Exercise prompt
Set down exactly the lines in the records below that run from the line with "listed in model.json." to the line with "const halfTurnCos = Math.cos(sideTurn / 2);", inclusive, and nothing more.

Modeling code records
-- start --

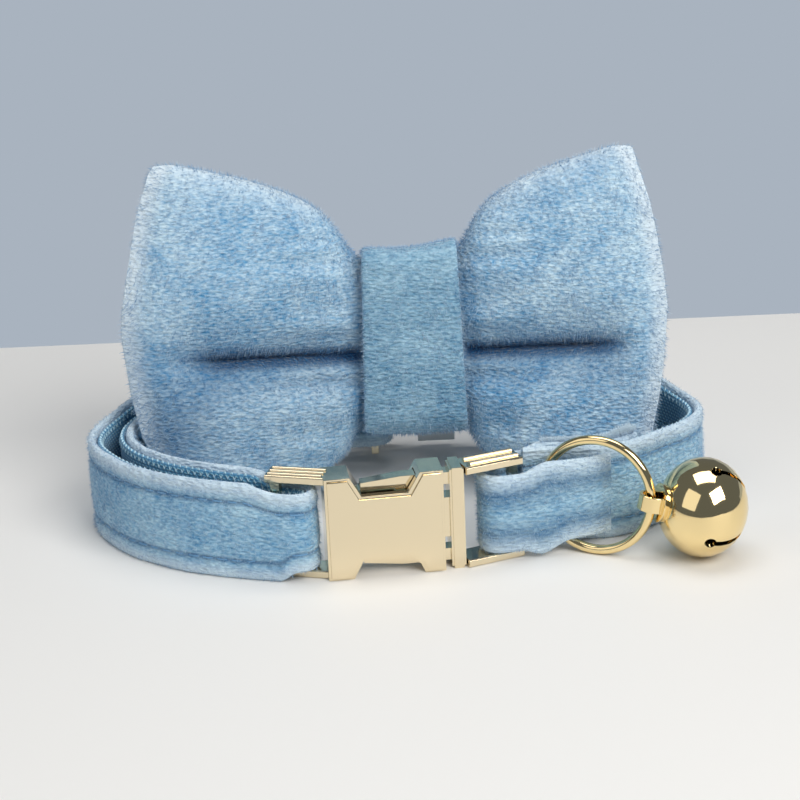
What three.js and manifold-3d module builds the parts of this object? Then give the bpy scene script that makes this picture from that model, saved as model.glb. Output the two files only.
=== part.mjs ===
// Pet bow tie collar: a velvet-faced strap closed by a side-release buckle,
// with a round ring and bell on the front, a strap slider at the back and a
// padded bow with its knot, resting on a table.  Millimetres, +Z up, front -Y.
import * as THREE from 'three';
import Module from 'manifold-3d';

const wasm = await Module();
wasm.setup();
const { Manifold, CrossSection } = wasm;

const group = new THREE.Group();
group.name = 'pet_bow_tie_collar';

// ---------------------------------------------------------------- materials
const finishes = {
  velvet: { color: 0x8fb8d6, roughness: 0.95, metalness: 0 },
  webbing: { color: 0x2b6a9e, roughness: 0.85, metalness: 0 },
  gold: { color: 0xe8cf9a, roughness: 0.12, metalness: 1 },
  elastic: { color: 0xe9edf0, roughness: 0.8, metalness: 0 },
};

const add = (name, geometry, finish) => {
  const material = new THREE.MeshStandardMaterial({ ...finishes[finish] });
  material.name = `${name}_${finish}`;
  const mesh = new THREE.Mesh(geometry, material);
  mesh.name = name;
  group.add(mesh);
  return mesh;
};

// ------------------------------------------------------------ named sizes
const velvetPly = 1.45;      // thickness of the velvet ply
const webbingPly = 0.85;     // thickness of the webbing ply
const plyGap = 0.25;         // between the plies
const strapHigh = 17.0;      // width of the strap
const buckleHigh = 17.8;     // height of the buckle
const railThick = 1.4;       // thickness of a frame rail
const buckleThick = 7.0;     // front to back
const buckleYaw = 7 * Math.PI / 180;
const buckleAt = [-0.65, 0.25];          // middle of the front plate

// ---------------------------------------------------------------- helpers
const geometryOf = (solid) => {
  const mesh = solid.getMesh();
  const flat = new Float32Array(mesh.numVert * 3);
  for (let i = 0; i < mesh.numVert; i += 1) {
    for (let k = 0; k < 3; k += 1) flat[3 * i + k] = mesh.vertProperties[i * mesh.numProp + k];
  }
  const geometry = new THREE.BufferGeometry();
  geometry.setAttribute('position', new THREE.BufferAttribute(flat, 3));
  geometry.setIndex(Array.from(mesh.triVerts));
  return geometry;
};

const prism = (points, z0, z1) => Manifold.extrude(new CrossSection([points]), z1 - z0).translate([0, 0, z0]);

// Smooth curve through plan points, returned as points about `step` apart.
const through = (points, step) => {
  const curve = new THREE.CatmullRomCurve3(points.map(([x, y]) => new THREE.Vector3(x, y, 0)), false, 'centripetal');
  const count = Math.max(4, Math.round(curve.getLength() / step));
  return curve.getSpacedPoints(count).map((p) => [p.x, p.y]);
};

// Points of an arc about a centre, both ends included.
const arc = (cx, cy, r, from, to, count) => Array.from({ length: count + 1 }, (_, i) => {
  const a = from + (to - from) * i / count;
  return [cx + r * Math.cos(a), cy + r * Math.sin(a)];
});

const smooth = (a, b, t) => {
  const u = Math.min(1, Math.max(0, (t - a) / (b - a)));
  return u * u * (3 - 2 * u);
};

// A ply: a plan path carried at a side offset, with its own thickness and its
// own bottom and top height at every point, section chamfered at the edges.
const ply = (path, { near, far, heights, chamfer }) => {
  const rows = path.map((p, i) => {
    const a = path[Math.max(0, i - 1)];
    const b = path[Math.min(path.length - 1, i + 1)];
    const length = Math.hypot(b[0] - a[0], b[1] - a[1]);
    const nx = (b[1] - a[1]) / length;
    const ny = -(b[0] - a[0]) / length;      // right-hand side of travel
    const [z0, z1] = heights(p, i);
    const c = chamfer;
    const at = (s, z) => [p[0] + nx * s, p[1] + ny * s, z];
    return [
      at(near, z0 + c * 0.6), at(near + c * 0.7, z0), at(far - c, z0), at(far, z0 + c),
      at(far, z1 - c), at(far - c, z1), at(near + c * 0.7, z1), at(near, z1 - c * 0.6),
    ];
  });
  return loft(rows);
};

// Closed loft through rings of equal point counts, capped flat at both ends.
const loft = (rows) => {
  const n = rows[0].length;
  const position = rows.flat(2);
  const index = [];
  for (let i = 0; i < rows.length - 1; i += 1) {
    for (let k = 0; k < n; k += 1) {
      const a = i * n + k;
      const b = i * n + (k + 1) % n;
      index.push(a, b, b + n, a, b + n, a + n);
    }
  }
  const last = (rows.length - 1) * n;
  for (let k = 1; k < n - 1; k += 1) {
    index.push(0, k + 1, k);
    index.push(last, last + k, last + k + 1);
  }
  const geometry = new THREE.BufferGeometry();
  geometry.setAttribute('position', new THREE.Float32BufferAttribute(position, 3));
  geometry.setIndex(index);
  const volume = signedVolume(geometry);
  if (volume < 0) {
    for (let i = 0; i < index.length; i += 3) [index[i + 1], index[i + 2]] = [index[i + 2], index[i + 1]];
    geometry.setIndex(index);
  }
  return geometry;
};

function signedVolume(geometry) {
  const p = geometry.getAttribute('position');
  const ix = geometry.getIndex();
  let total = 0;
  for (let i = 0; i < ix.count; i += 3) {
    const [a, b, c] = [ix.getX(i), ix.getX(i + 1), ix.getX(i + 2)]
      .map((k) => new THREE.Vector3(p.getX(k), p.getY(k), p.getZ(k)));
    total += a.dot(b.cross(c)) / 6;
  }
  return total;
}

// --------------------------------------------------------------- strap path
// Line between the plies, from the sewn end beside the ring round the right
// end, the back and the left end to the buckle, then folded round the buckle's
// crossbar and back along the inside to the slider's middle bar.
const mainLine = [
  [22.6, 13.3], [26.5, 13.4], [31.5, 13.3], [36.6, 13.4], [40.4, 14.7], [46.4, 19.3], [51.4, 23.6],
  [53.9, 28.6], [53.5, 34.2], [50.6, 40.4], [45.2, 47.2], [35.5, 53.4], [20.0, 57.3],
  [5.0, 58.4], [-10.0, 58.0], [-25.0, 55.6], [-36.8, 50.9], [-44.6, 44.2], [-49.3, 36.6],
  [-50.9, 29.6], [-50.3, 24.8], [-47.6, 19.4], [-42.9, 13.4], [-36.9, 8.7], [-30.6, 5.4], [-23.8, 2.9], [-18.2, 1.35],
];
const femaleDir = -16 * Math.PI / 180;                 // heading of the strap at the buckle
const foldRadius = 2.08;
const foldAt = [-15.25, 2.7];                          // centre of the fold at the buckle
const sliderBarAt = [-2.6, 52.5];                      // centre of the slider's middle bar
const tailLine = [
  [-19.8, 6.9], [-24.5, 8.6], [-31.0, 11.5], [-37.0, 15.1], [-42.2, 20.0], [-44.9, 24.6],
  [-46.1, 29.6], [-45.4, 35.6], [-41.6, 41.9], [-34.6, 47.4], [-24.0, 50.5], [-12.0, 50.6],
];
const foldStart = femaleDir - Math.PI / 2;
const strapPath = [
  ...through(mainLine, 4.4),
  ...arc(foldAt[0], foldAt[1], foldRadius, foldStart, foldStart + Math.PI, 9),
  ...through(tailLine, 4.4),
  ...arc(sliderBarAt[0], sliderBarAt[1], foldRadius, -Math.PI / 2, Math.PI / 2, 8),
  [-7.0, 54.6], [-11.2, 54.5],
];
const strapLift = (p) => 3.7 * smooth(35, 55, p[1]);
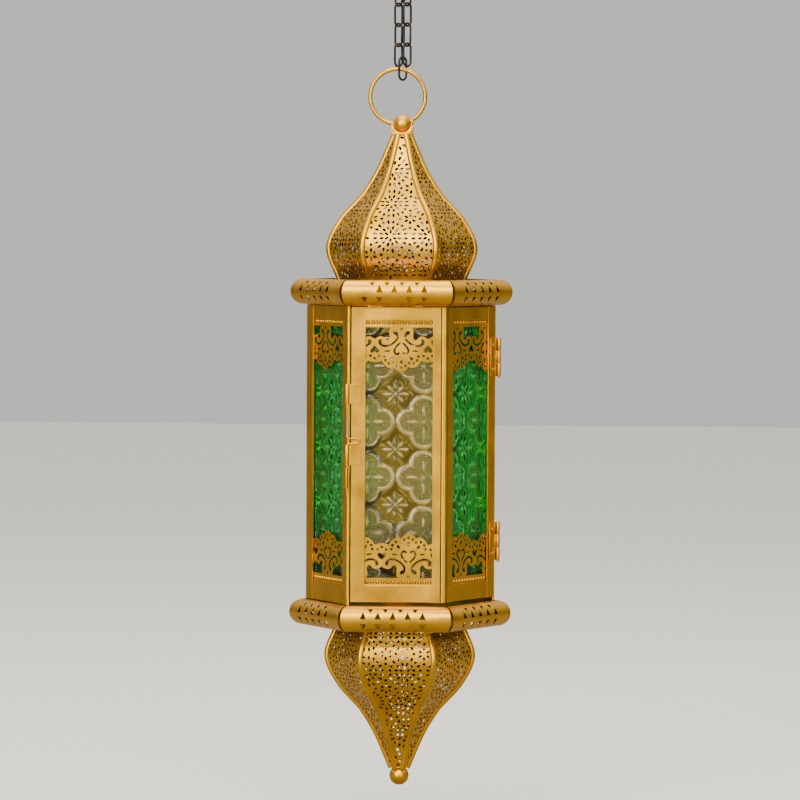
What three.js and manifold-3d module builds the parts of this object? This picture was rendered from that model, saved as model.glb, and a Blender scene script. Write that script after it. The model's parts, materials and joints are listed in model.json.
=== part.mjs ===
import * as THREE from 'three';
import { mergeVertices } from 'three/addons/utils/BufferGeometryUtils.js';
import Module from 'manifold-3d';

// A hexagonal Moroccan pendant lantern on its doubled chain, in millimetres, +Z up.
// The origin is on the top face of the ceiling plate, straight above the lantern's axis.
// Inside the hanging group, z = 0 is the underside of the fixed panels, and the front faces -Y.

// General clearances and sheet
const seatGap = 0.3;
const sheet = 0.9;
const sideCount = 6;
const sideTurn = (2 * Math.PI) / sideCount;
const halfTurnTan = Math.tan(sideTurn / 2);
const halfTurnCos = Math.cos(sideTurn / 2);

// Hexagonal body
const bodyCornerRadius = 63.3;
const bodyHeight = 197;
const frameThickness = 1.2;
const bodyApothem = bodyCornerRadius * halfTurnCos;
const stileWidth = 9.45;
const bottomRailHeight = 13.6;
const topRailHeight = 9.2;
const windowWidth = bodyCornerRadius - 2 * stileWidth;
const windowHeight = bodyHeight - bottomRailHeight - topRailHeight;
const doorFloorGap = 2.2;
const doorRoofGap = 0.5;
const doorWindowShift = 1.1;

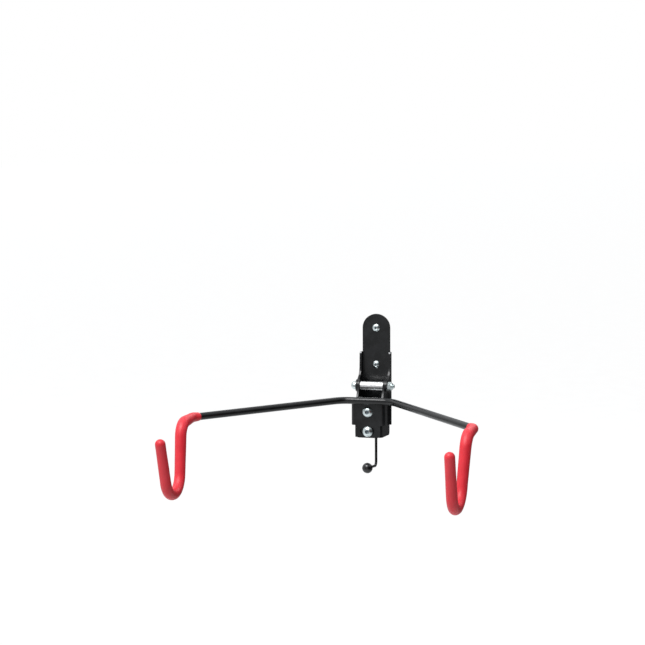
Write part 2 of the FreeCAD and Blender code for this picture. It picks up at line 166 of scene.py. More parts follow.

-- end --

Result of this exercise
What three.js and manifold-3d module builds the parts of this object? This picture was rendered from that model, saved as model.glb, and a Blender scene script. Write that script after it. The model's parts, materials and joints are listed in model.json.
=== part.mjs ===
import * as THREE from 'three';
import { mergeVertices } from 'three/addons/utils/BufferGeometryUtils.js';
import Module from 'manifold-3d';

// A hexagonal Moroccan pendant lantern on its doubled chain, in millimetres, +Z up.
// The origin is on the top face of the ceiling plate, straight above the lantern's axis.
// Inside the hanging group, z = 0 is the underside of the fixed panels, and the front faces -Y.

// General clearances and sheet
const seatGap = 0.3;
const sheet = 0.9;
const sideCount = 6;
const sideTurn = (2 * Math.PI) / sideCount;
const halfTurnTan = Math.tan(sideTurn / 2);
const halfTurnCos = Math.cos(sideTurn / 2);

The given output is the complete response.